Abstract

Fluids (fluorine, chlorine, and OH) in accessory minerals (apatite, titanite and allanite) of Pan-African granitoids (Group-I granitoids, Group-II granitoids and Mefjell Plutonic Complex) from the Sor Rondane Mountains, East Antarctica were precisely measured by an electronic microprobe analyzer in this study. Apatites in the granites have commonly high fluorine contents. However, fluorine contents from the Group-I, Group-II granitoids and Mefjell Plutonic Complex (MPC) are of important variation, which F contents (3.21∼7.20 wt%) in apatite from the Group-II granitoids are much higher than those from the Group-I granitoids (1.22∼3.60 wt%) and the MPC (3.21∼4.11 wt%). Titanite in the MPC has a low fluorine content (0.23∼0.50 wt%), being less than those in the Group-I granitoids (2.28 wt%) and Group-II granitoids (1.85∼2.78 wt%). Fluorine in allanite in the Group-II granitoids seems to have much lower contents than those from the Group-I granitoids and the MPC. Higher fluorine contents in the titanite from the Group-II granitoids may be mainly controlled by late-magmatic fluid-rock interaction processes associated with melt, but may not be indicative of original magma contents based on its petrographic feature. Due to very lower chlorine contents from all of accessory minerals, the authors suggest that titanite and apatite with higher fluorine contents in the Group-II granitoids have much lower H2O (OH) contents compared with those in the Group-I granitoids according to the partition among (F, Cl, OH). Fluorine contents in whole-rock samples show a variation from the higher in the Group-I granitoids to the lower in the Group-II granitoids and the MPC, which are consistent with the changes of those from the biotite and hornblende as well as fluorite occurred in the Group-I granitoids reported previously.

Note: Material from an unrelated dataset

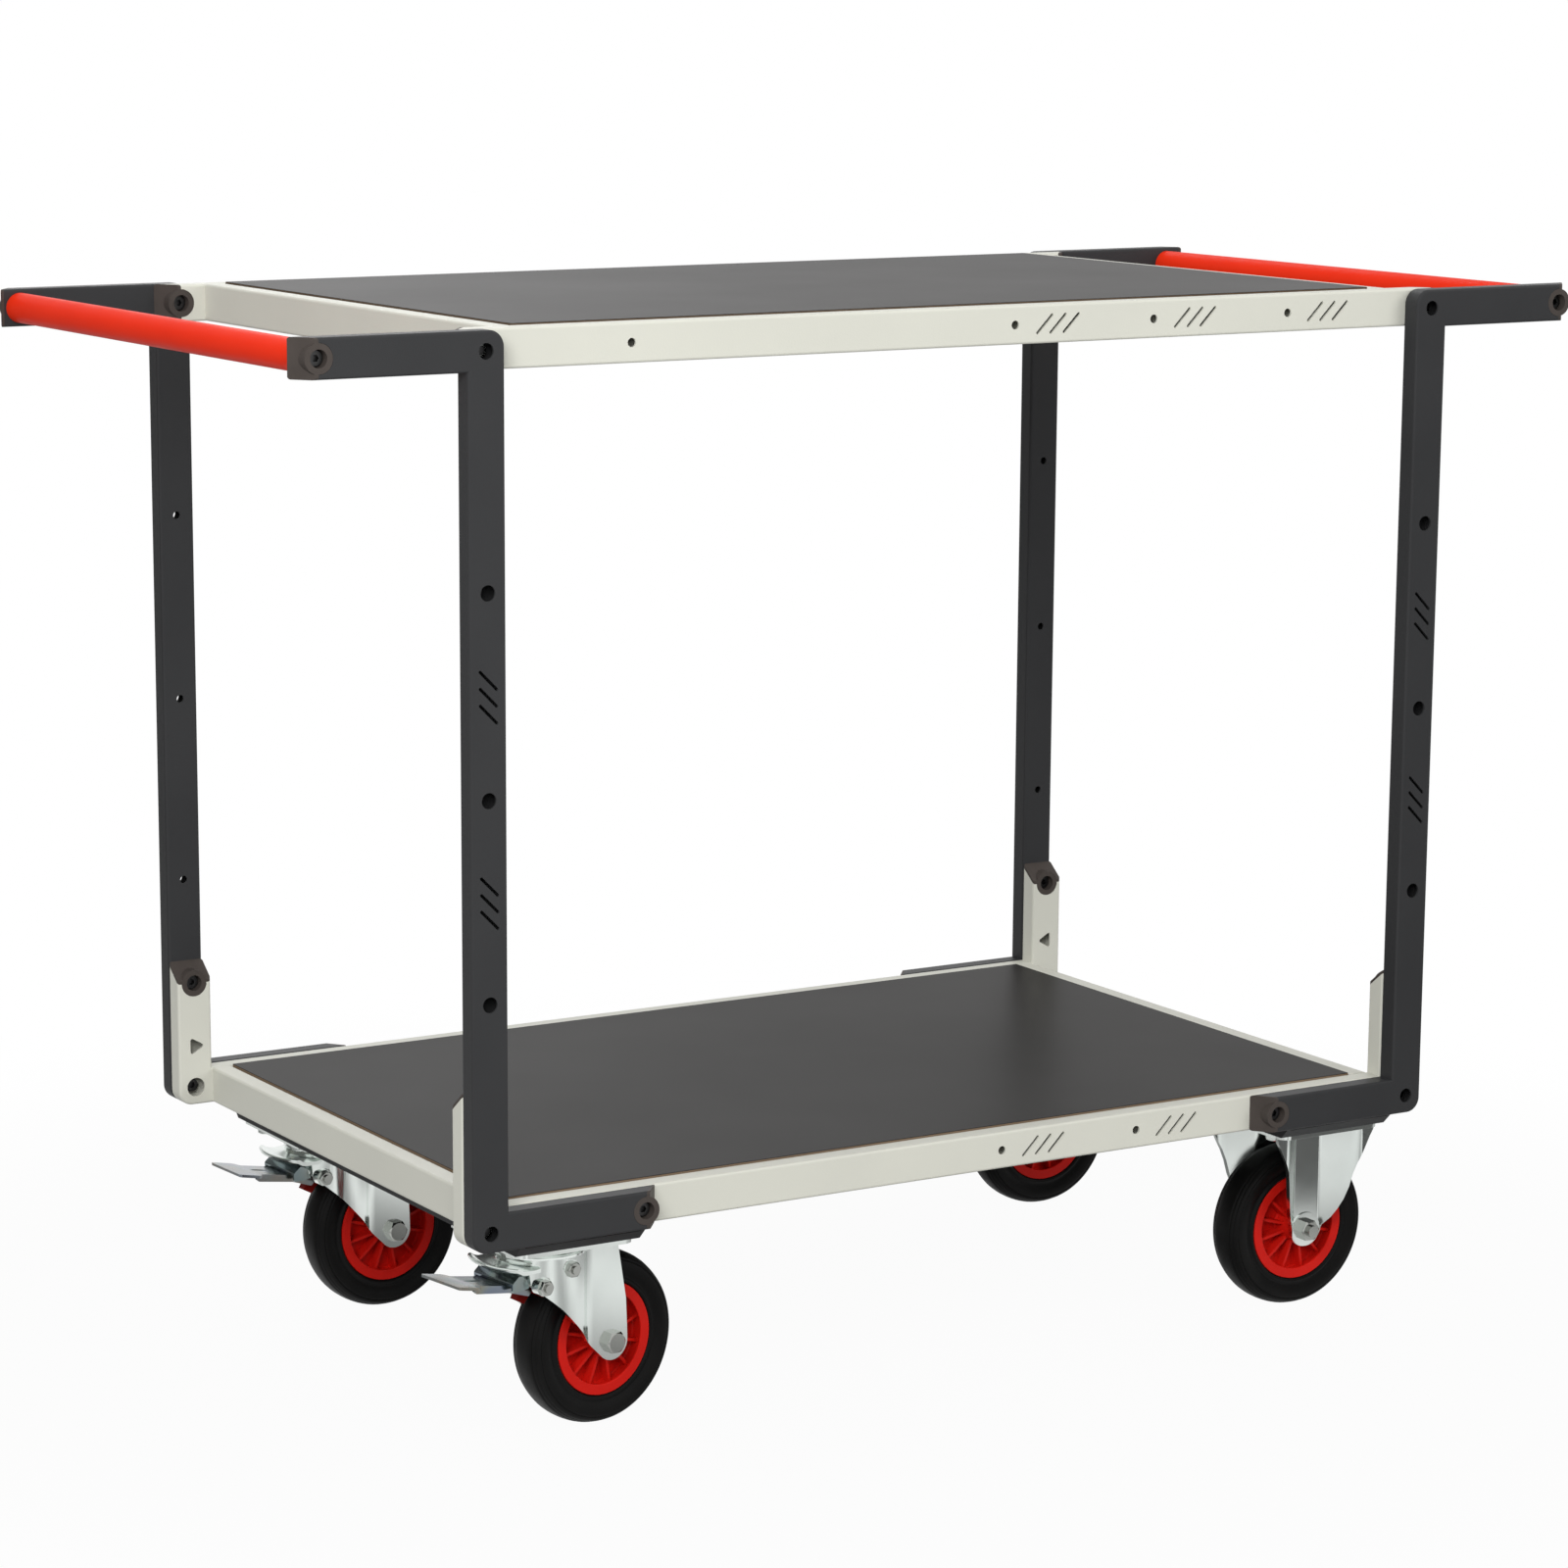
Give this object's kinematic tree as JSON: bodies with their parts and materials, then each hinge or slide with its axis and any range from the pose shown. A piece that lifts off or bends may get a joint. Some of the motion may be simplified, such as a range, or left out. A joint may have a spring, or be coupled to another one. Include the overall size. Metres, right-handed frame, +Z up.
{
  "type": "utility cart",
  "caption": "Two-shelf utility cart with side posts that bend into end arms, a round push handle at each end, two fixed and two braked swivel castors",
  "frame": {"origin": "floor point under the middle of the frame, halfway between the posts both ways", "axes": "+X along the length towards the fixed castors, +Y to the back long side, +Z up"},
  "size_m": [1.3556, 0.656, 1.0085],
  "materials": {
    "post_paint": "satin dark grey powder coat",
    "shelf_paint": "satin pale grey powder coat",
    "handle_paint": "satin red powder coat",
    "board_ply": "film faced, satin",
    "plug_plastic": "moulded, fine texture",
    "screw_steel": "dull",
    "zinc_steel": "bright zinc plate",
    "hub_plastic": "moulded, satin",
    "shoe_plastic": "moulded, matte",
    "tyre_rubber": "matte"
  },
  "bodies": {
    "frame": {"post_front_left": "post_paint", "post_front_right": "post_paint", "post_back_left": "post_paint", "post_back_right": "post_paint", "handle_left": "handle_paint", "handle_right": "handle_paint", "top_rail_front": "shelf_paint", "top_rail_back": "shelf_paint", "top_end_rail_left": "shelf_paint", "top_end_rail_right": "shelf_paint", "top_cross_bars": "shelf_paint", "top_board": "board_ply", "lower_side_front": "shelf_paint", "lower_side_back": "shelf_paint", "lower_end_rail_left": "shelf_paint", "lower_end_rail_right": "shelf_paint", "lower_cross_bars": "shelf_paint", "lower_board": "board_ply", "castor_carrier_left": "shelf_paint", "castor_carrier_right": "shelf_paint", "post_end_plugs": "plug_plastic", "shelf_end_plugs": "plug_plastic", "handle_screws": "screw_steel", "arm_screws": "screw_steel", "shelf_screws": "screw_steel", "clinch_nuts": "zinc_steel", "castor_bolts": "zinc_steel", "plate_front_left": "zinc_steel", "kingpin_front_left": "screw_steel", "plate_back_left": "zinc_steel", "kingpin_back_left": "screw_steel", "fork_front_right": "zinc_steel", "axle_front_right": "zinc_steel", "spacer_front_right": "screw_steel", "fork_back_right": "zinc_steel", "axle_back_right": "zinc_steel", "spacer_back_right": "screw_steel"},
    "castor_front_left": {"fork_front_left": "zinc_steel", "axle_front_left": "zinc_steel", "spacer_front_left": "screw_steel", "brake_pins_front_left": "zinc_steel"},
    "wheel_front_left": {"hub_front_left": "hub_plastic", "tyre_front_left": "tyre_rubber"},
    "pedal_front_left": {"brake_pedal_front_left": "zinc_steel", "release_lever_front_left": "zinc_steel"},
    "shoe_front_left": {"brake_shoe_front_left": "shoe_plastic"},
    "castor_back_left": {"fork_back_left": "zinc_steel", "axle_back_left": "zinc_steel", "spacer_back_left": "screw_steel", "brake_pins_back_left": "zinc_steel"},
    "wheel_back_left": {"hub_back_left": "hub_plastic", "tyre_back_left": "tyre_rubber"},
    "pedal_back_left": {"brake_pedal_back_left": "zinc_steel", "release_lever_back_left": "zinc_steel"},
    "shoe_back_left": {"brake_shoe_back_left": "shoe_plastic"},
    "wheel_front_right": {"hub_front_right": "hub_plastic", "tyre_front_right": "tyre_rubber"},
    "wheel_back_right": {"hub_back_right": "hub_plastic", "tyre_back_right": "tyre_rubber"}
  },
  "joints": [
    {"name": "swivel_front_left", "type": "hinge", "parent": "frame", "child": "castor_front_left", "pos_m": [-0.396, -0.219, 0.176], "axis": [0, 0, 1], "continuous": true},
    {"name": "wheel_spin_front_left", "type": "hinge", "parent": "castor_front_left", "child": "wheel_front_left", "pos_m": [-0.3383, -0.20935, 0.081], "axis": [0.165, -0.9863, 0], "continuous": true},
    {"name": "pedal_press_front_left", "type": "hinge", "parent": "castor_front_left", "child": "pedal_front_left", "pos_m": [-0.42066, -0.22313, 0.1485], "axis": [0.165, -0.9863, 0], "range_deg": [0, 14]},
    {"name": "shoe_swing_front_left", "type": "hinge", "parent": "castor_front_left", "child": "shoe_front_left", "pos_m": [-0.39403, -0.21867, 0.162], "axis": [0.165, -0.9863, 0], "range_deg": [0, 2.5]},
    {"name": "swivel_back_left", "type": "hinge", "parent": "frame", "child": "castor_back_left", "pos_m": [-0.396, 0.219, 0.176], "axis": [0, 0, 1], "continuous": true},
    {"name": "wheel_spin_back_left", "type": "hinge", "parent": "castor_back_left", "child": "wheel_back_left", "pos_m": [-0.33768, 0.22359, 0.081], "axis": [0.0785, -0.9969, 0], "continuous": true},
    {"name": "pedal_press_back_left", "type": "hinge", "parent": "castor_back_left", "child": "pedal_back_left", "pos_m": [-0.42092, 0.21704, 0.1485], "axis": [0.0785, -0.9969, 0], "range_deg": [0, 14]},
    {"name": "shoe_swing_back_left", "type": "hinge", "parent": "castor_back_left", "child": "shoe_back_left", "pos_m": [-0.39401, 0.21916, 0.162], "axis": [0.0785, -0.9969, 0], "range_deg": [0, 2.5]},
    {"name": "wheel_spin_front_right", "type": "hinge", "parent": "frame", "child": "wheel_front_right", "pos_m": [0.4465, -0.219, 0.081], "axis": [0, -1, 0], "continuous": true},
    {"name": "wheel_spin_back_right", "type": "hinge", "parent": "frame", "child": "wheel_back_right", "pos_m": [0.4465, 0.219, 0.081], "axis": [0, -1, 0], "continuous": true}
  ],
  "couplings": [
    {"joint": "shoe_swing_front_left", "follows": "pedal_press_front_left", "ratio": 0.17857},
    {"joint": "shoe_swing_back_left", "follows": "pedal_press_back_left", "ratio": 0.17857}
  ]
}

Based on the above study of fluorine in accessory minerals and combined with the previous fluorine contents from biotites and hornblendes, the authors suggest that apatites and titanites with higher F contents in the Group-II granitoids and the MPC may not be an indicator of higher fluorine contents in whole-rock, which reflect fluorine contents in magma sources and/or late-thermal activity. Higher fluorine contents in apatite, titanite and allanite may be an additional evidence of A-type affinity.